Written instruction: Look below for the line containing "Write the Blender"; from there through the line containing "import numpy as np", both lines included, please set down each line exactly and nothing else.

══════════════════════════════

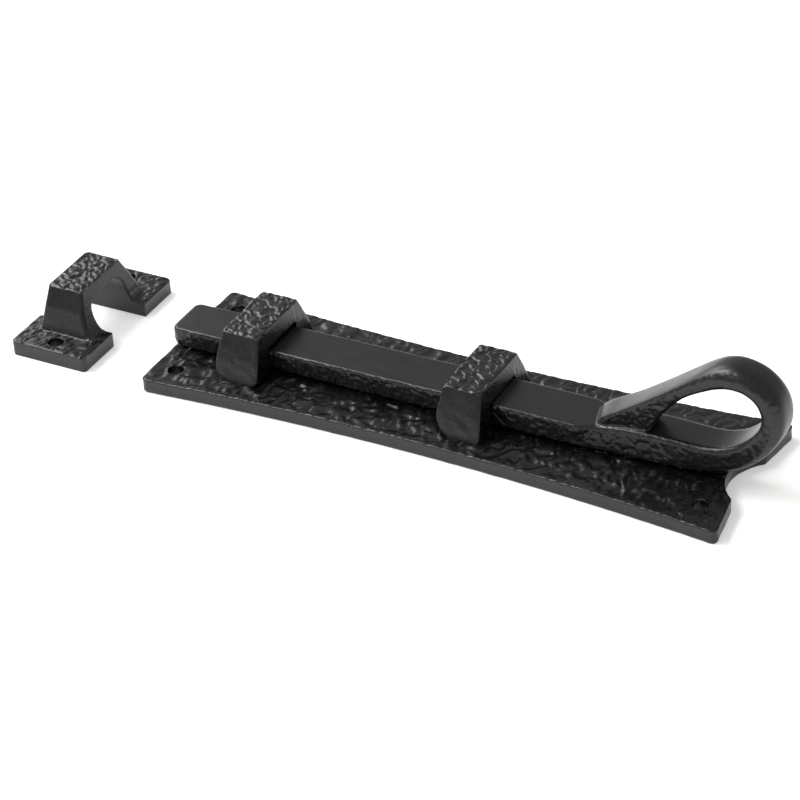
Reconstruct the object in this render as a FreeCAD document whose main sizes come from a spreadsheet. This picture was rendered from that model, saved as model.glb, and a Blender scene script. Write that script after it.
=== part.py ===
"""Surface slide bolt with a loop handle and a separate keep, in cast iron. Millimetres.

Frame: +Z stands out of the door, z = 0 is the face that lies on the door. +X runs along the bolt
towards the loop, and the bolt is thrown along -X. x = 0, y = 0 is the middle of the backplate's
four screw holes.
"""

import FreeCAD, Part
import math
import os

import Sketcher
from FreeCAD import Rotation, Vector

DIMENSIONS = {
    # backplate: straight left end, hollow long sides, scalloped right end
    "plate_left": 99.0,
    "plate_right": 101.0,
    "plate_left_half": 29.1,
    "plate_right_half": 30.8,
    "plate_side_radius": 990.0,
    "plate_thick": 5.0,
    "cusp_x": 98.5,
    "cusp_y": 13.5,
    "scallop_radius": 17.8,
    "plate_corner_radius": 2.0,
    "plate_edge_radius": 0.6,
    "screw_spacing_x": 182.0,
    "screw_spacing_y": 39.5,
    "screw_hole": 5.2,
    # staples that guide the bolt
    "front_staple_x": -69.8,
    "rear_staple_x": 9.0,
    "staple_top_z": 19.9,
    "staple_top_long": 13.2,
    "staple_top_wide": 25.6,
    "staple_foot_long": 16.6,
    "staple_foot_wide": 38.0,
    "staple_edge_radius": 0.9,
    "passage_wide": 17.8,
    "passage_top_z": 13.6,
    # rivets that hold each staple from behind
    "rivet_y": 13.2,
    "rivet_shank": 4.0,
    "rivet_head": 7.6,
    "rivet_head_deep": 1.8,
    "rivet_top_z": 12.0,
    "rivet_gap": 0.05,
    # bolt bar
    "bar_tip": -99.0,
    "bar_wide": 17.0,
    "bar_under_z": 5.8,
    "bar_top_z": 13.0,
    "bar_end": 53.0,
    "tip_radius": 3.0,
    "tip_corner_radius": 2.5,
    "bar_edge_radius": 0.8,
    # loop, drawn round and laid back on the bar
    "loop_wide": 13.4,
    "root_x": 51.0,
    "root_top_z": 16.6,
    "root_radius": 4.5,
    "rise_radius": 200.0,
    "shoulder_angle": 131.0,
    "eye_x": 95.7,
    "eye_z": 29.1,
    "eye_outer_radius": 15.5,
    "eye_inner_radius": 8.1,
    "eye_inner_angle": 105.0,
    "belly_radius": 30.0,
    "strand_top_z": 15.2,
    "strand_radius": 20.0,
    "hole_roof_radius": 26.0,
    "hole_left_x": 70.8,
    "hole_left_z": 17.2,
    "hole_tip_radius": 1.5,
    # friction spring in a pocket under the bar
    "spring_x": 12.0,
    "spring_long": 38.0,
    "spring_wide": 8.0,
    "spring_thick": 0.5,
    "spring_radius": 73.5,
    "spring_gap": 0.3,
    "pocket_long": 40.0,
    "pocket_wide": 9.0,
    "pocket_deep": 2.6,
    # stop pin under the bar and its slot in the plate
    "pin_x": -30.0,
    "pin_diameter": 4.0,
    "pin_foot_z": 3.4,
    "pin_in_bar": 4.5,
    "slot_wide": 5.0,
    "slot_deep": 2.0,
    "throw": 30.0,
    # keep
    "keep_x": -135.6,
    "keep_y": 0.0,
    "keep_long": 28.6,
    "keep_wide": 54.2,
    "keep_foot_thick": 5.5,
    "keep_top_z": 19.8,
    "keep_top_long": 12.7,
    "keep_top_wide": 22.8,
    "keep_leg_long": 17.2,
    "keep_leg_wide": 34.0,
    "mouth_wide": 19.3,
    "mouth_top_z": 15.5,
    "mouth_radius": 5.0,
    "keep_screw_spacing": 44.0,
    "keep_edge_radius": 0.7,
}
STAPLES = {"front": "front_staple_x", "rear": "rear_staple_x"}
SIDES = {"near": "-", "far": "+"}
REACH = "4 * plate_left"
TINY = 1e-4

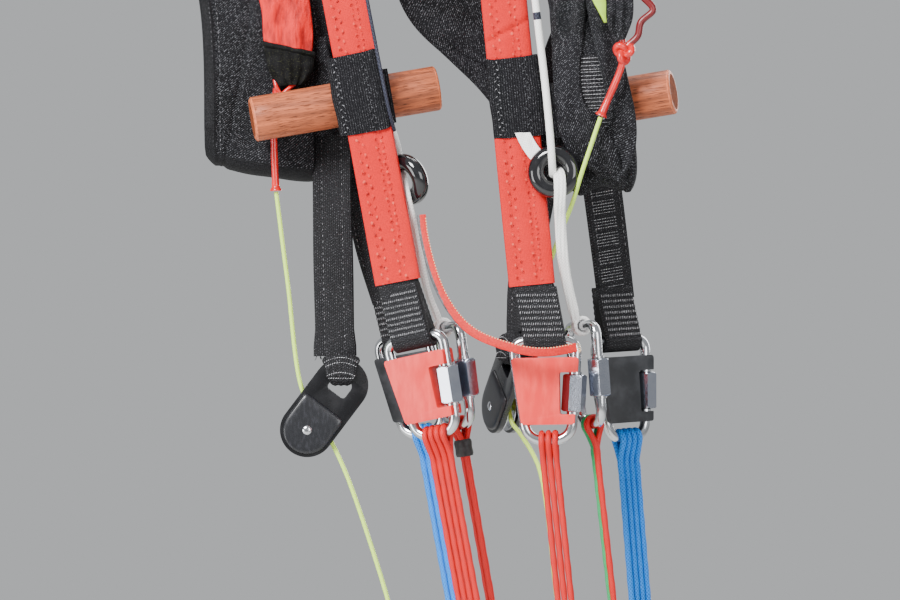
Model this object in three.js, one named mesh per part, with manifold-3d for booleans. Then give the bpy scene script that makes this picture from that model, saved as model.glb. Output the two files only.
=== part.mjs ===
// A pair of paraglider risers: the left and the right set, each from the main loop that hangs in the
// harness carabiner down to three quick links and the first stretch of the suspension lines.
// Millimetres. X is right, Y is away from the viewer, Z is up. The origin is the eye of the left main loop.
import * as THREE from "three";
import { mergeVertices } from "three/addons/utils/BufferGeometryUtils.js";
import Module from "manifold-3d";

const wasm = await Module();
wasm.setup();

// Gap between pieces that touch
const GAP = 0.3;

// Webbing and fabric
const FRONT_STRAP = { width: 18.6, thickness: 4 };
const REAR_STRAP = { width: 17.5, thickness: 3 };
const BRAKE_STRAP = { width: 16, thickness: 2 };
const TWIST_STEP = 8;
const WEBBING_END = { width: 17, height: 22, wall: 2.3 };
const MAIN_LOOP = { width: 20, wall: 3, eyeRadius: 8, eyeDrop: 24, tail: 62, tailThickness: 6.6 };
const KEEPER = { width: 21.6, wall: 1.4, height: 32, bridge: 19, pocket: 26, pocketShift: 0.8 };
const HANDLE_THICKNESS = 6;
const NECK_THICKNESS = 4;
const TIP = { width: 9, thickness: 1.4 };
const KNOT_RADIUS = 3.2;
const BAND = { wall: 1.3, height: 7 };
const TAB = { width: 5.5, thickness: 1 };
const RED_RIBBON = { width: 4, thickness: 0.8 };

// Hardware
// The wire's line from the middle of the top bar: half the bar, the sides at the shoulder, the foot's drop
const LINK = { wire: 2.1, top: 12.5, left: -8.8, right: 10.4, shoulder: -33, drop: 40, corner: 4.4 };
const LINK_STEPS = 34;
const NUT = { flats: 8.4, length: 15, z: -21, gate: 4 };
const INSERT = { thickness: 9, top: -6.6, bottom: -33.4, notch: 5.6 };
const RING = { radius: 7.1, section: 2.9 };
const TOGGLE = { radius: 9, length: 75, chamfer: 1 };
const BLOCK = { radius: 11, span: 22.6, thickness: 9, eye: 4.3, slot: 4.8, slotTop: -9, axle: 2 };
const SHEAVE = { rim: 10, root: 5.4, bore: 2.3, width: 4.2, rimEdge: 0.6, rootWidth: 2.6 };

// Cords
const BRAKE_LINE = 0.9;
const BRAKE_SHEATH = 1.6;
const SPEED_CORD = 1.5;
const TETHER = 2.2;
const CORD_WRAP = 2.5;
const LINE = 1.25;
const LINE_PITCH = 2.7;
const LINE_END = -130;
const CORD_SIDES = 8;

// The eye of the left main loop, from which the part is measured, in the frame of the tables below
const ORIGIN = [-104.5, 12, 456];

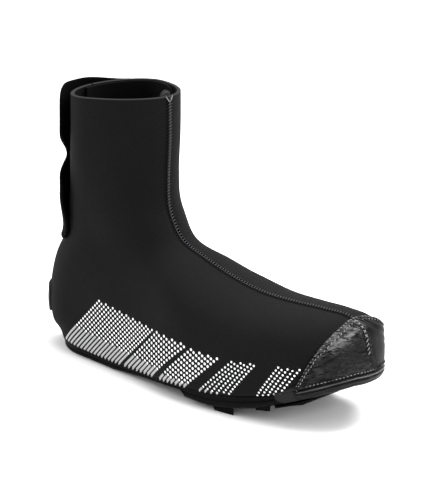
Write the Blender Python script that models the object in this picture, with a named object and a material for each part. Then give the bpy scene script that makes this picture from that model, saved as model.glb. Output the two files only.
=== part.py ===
"""Cycling overshoe for the right foot: a hollow neoprene upper on a thin rubber sole.

Frame: +X to the toe, +Y to the inner side of the foot, +Z up, in metres. The form is one
surface. Its slices run parallel to the sole's edge low down and fade to the level collar.
In each slice the half width swells from the front line and from the back line of the side
view, so side view, plan and back view all come from the tables below.
"""
import math

import bpy
import numpy as np

# Driving sizes
LENGTH = 0.310             # heel back to toe tip
COLLAR_HEIGHT = 0.212      # floor to the middle of the collar
COLLAR_RISE = 0.004        # front of the collar above its back
COLLAR_MIDDLE = 0.255 * LENGTH     # from the heel back
COLLAR_DEPTH = 0.280 * LENGTH      # from its back to its front
INSTEP_HEIGHT = 0.106      # floor to the bend between instep and shaft
TOE_HEIGHT = 0.078         # floor to the top of the toe box
HEEL_WIDTH = 0.068         # sole outline at the heel
BALL_WIDTH = 0.098         # sole outline at the ball
SHAFT_WIDTH = 0.088        # across the collar
TOE_SPRING = 0.034         # sole edge at the toe above sole edge at the heel
TOE_SWING = 0.014          # toe tip towards the inner side
TURN_UNDER = 0.0030        # how far the side swells out over the sole edge
TURN_HEIGHT = 0.020        # height over which it does
SIDE_LEAN = 0.05           # how much narrower the foot is at TOE_HEIGHT above the sole edge
TOE_LEAN = 0.30            # the same at the toe
WALL = 0.003               # neoprene
GAP = 0.0003               # between pieces that touch
FACET_ROOM = 0.0002        # more room where flat facets of two round pieces don't match

HEEL_RUBBER = 0.0065       # sole thickness at the heel
LEAST_RUBBER = 0.0015      # the thinnest the sole gets
BAND_INSET = 0.0006        # sole band inside the upper's edge
BAND_STEP = 0.0010         # depth of the groove and steps in the band
LUG_INSET = 0.005          # lugs inside the upper's edge
LUG_REACH = 0.014          # lug length across the sole
LUG_SKEW = 0.9             # how far back its inner end lies (share of LUG_REACH)
CLEAT_LENGTH = 0.070
CLEAT_WIDTH = 0.036
CLEAT_CENTRE = 0.748 * LENGTH      # from the heel back
LUG_SUNK = 0.0012          # lugs up into the sole

CAP_THICKNESS = 0.0009     # coated fabric over the toe
RAND_HEIGHT = 0.009        # side of the toe rand
RIB_HEIGHT = 0.0008        # ribs along the rand
RAND_START = 0.852 * LENGTH        # from the heel back
SOLE_END = 0.913 * LENGTH          # front end of the rubber under the rand
END_ROUND = 0.020          # length over which that end narrows in plan
END_THIN = 0.010           # length over which it gets thinner
END_LIFT = 0.0035          # how much thinner
SEAM_START = 0.290 * LENGTH        # behind the front of the collar, from the heel back
SEAM_WIDTH = 0.0050
SEAM_THICKNESS = 0.0008

SLIT_WIDTH = 0.0015        # closure slit down the back
SLIT_BOTTOM = 0.082        # its lower end above the floor
FLAP_THICKNESS = 0.0025
FLAP_BOTTOM = 0.090
FLAP_ABOVE = 0.0035        # its top above the back of the collar
FLAP_NOTCH = 0.158         # height of the notch between the two tabs
FLAP_REACH = 0.037         # from the slit round to the free end
FLAP_ROOT = 0.034          # from the slit back to the sewn end
FLAP_STAND_OFF = 0.0055    # free end from the shaft
FLAP_SETTLE = 0.040        # height over which the stand-off grows from the lower end
TAB_CORNER = 0.009
TAB_VALLEY = 0.021         # height of each side of the notch
TAB_DEPTH = 0.020          # depth of the notch
UNDERLAP_THICKNESS = 0.0020
UNDERLAP_BOTTOM = 0.128
UNDERLAP_LENGTH = 0.098    # from the slit forward on the inner side
UNDERLAP_HOLD = 0.010      # sewn behind the outer side of the slit
UNDERLAP_CORNER = 0.020
UNDERLAP_DROP = 0.0008     # its top below the back of the collar
HEEL_PATCH_THICKNESS = 0.0015
HEEL_PATCH_WIDTH = 0.050   # across, in the back view
HEEL_PATCH_BOTTOM = 0.025
HEEL_PATCH_TOP = 0.050
HEEL_PATCH_CORNER = 0.005
SEAM_TAB_WIDTH = 0.011
SEAM_TAB_DROP = 0.011
SEAM_TAB_THICKNESS = 0.0012

AROUND = 44                # facets round a slice
LEVELS = 32                # slices from sole edge to collar

# Sole edge height: along (share of LENGTH), rise (share of TOE_SPRING)
FEATHER = [
    (0.00, 0.03),
    (0.20, 0.00),
    (0.40, 0.07),
    (0.55, 0.18),
    (0.69, 0.25),
    (0.82, 0.47),
    (0.99, 1.00),
]

# Front line of the side view, above the sole edge: along (share of LENGTH), and height,
# where 1 is TOE_HEIGHT, 2 is INSTEP_HEIGHT and 3 is COLLAR_HEIGHT
FRONT_LINE = [
    (0.990, 0.72),
    (0.976, 0.90),
    (0.935, 0.98),
    (0.864, 1.00),
    (0.778, 1.01),
    (0.684, 1.08),
    (0.596, 1.31),
    (0.510, 1.62),
    (0.435, 2.00),
    (0.394, 2.19),
    (0.384, 2.42),
    (0.394, 2.71),
    (0.396, 3.00),
]

# Back line of the side view: along (share of LENGTH), height (share of COLLAR_HEIGHT)
BACK_LINE = [
    (0.024, 0.052),
    (0.000, 0.146),
    (0.002, 0.240),
    (0.022, 0.359),
    (0.059, 0.470),
    (0.082, 0.604),
    (0.097, 0.732),
    (0.110, 0.860),
    (0.117, 1.000),
]
BACK_START = 0.040         # along, where the back line meets the sole edge

# Half widths of the sole edge: along, outer and inner (shares of HEEL_WIDTH)
HEEL_OUTLINE = [
    (0.00, 0.447, 0.500),
    (0.15, 0.457, 0.505),
    (0.28, 0.515, 0.480),
]
# The same forward of the waist (shares of BALL_WIDTH)
BALL_OUTLINE = [
    (0.41, 0.410, 0.360),
    (0.53, 0.490, 0.425),
    (0.66, 0.525, 0.475),
    (0.76, 0.530, 0.465),
    (0.86, 0.505, 0.430),
    (0.98, 0.440, 0.405),
]

# Half width of heel and shaft: height (share of COLLAR_HEIGHT), width (share of SHAFT_WIDTH)
SHAFT_SIDES = [
    (0.00, 0.410),
    (0.14, 0.407),
    (0.28, 0.372),
    (0.45, 0.352),
    (0.61, 0.392),
    (0.78, 0.460),
    (1.00, 0.499),
]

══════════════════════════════

Result for this exercise:
Write the Blender Python script that models the object in this picture, with a named object and a material for each part. Then give the bpy scene script that makes this picture from that model, saved as model.glb. Output the two files only.
=== part.py ===
"""Cycling overshoe for the right foot: a hollow neoprene upper on a thin rubber sole.

Frame: +X to the toe, +Y to the inner side of the foot, +Z up, in metres. The form is one
surface. Its slices run parallel to the sole's edge low down and fade to the level collar.
In each slice the half width swells from the front line and from the back line of the side
view, so side view, plan and back view all come from the tables below.
"""
import math

import bpy
import numpy as np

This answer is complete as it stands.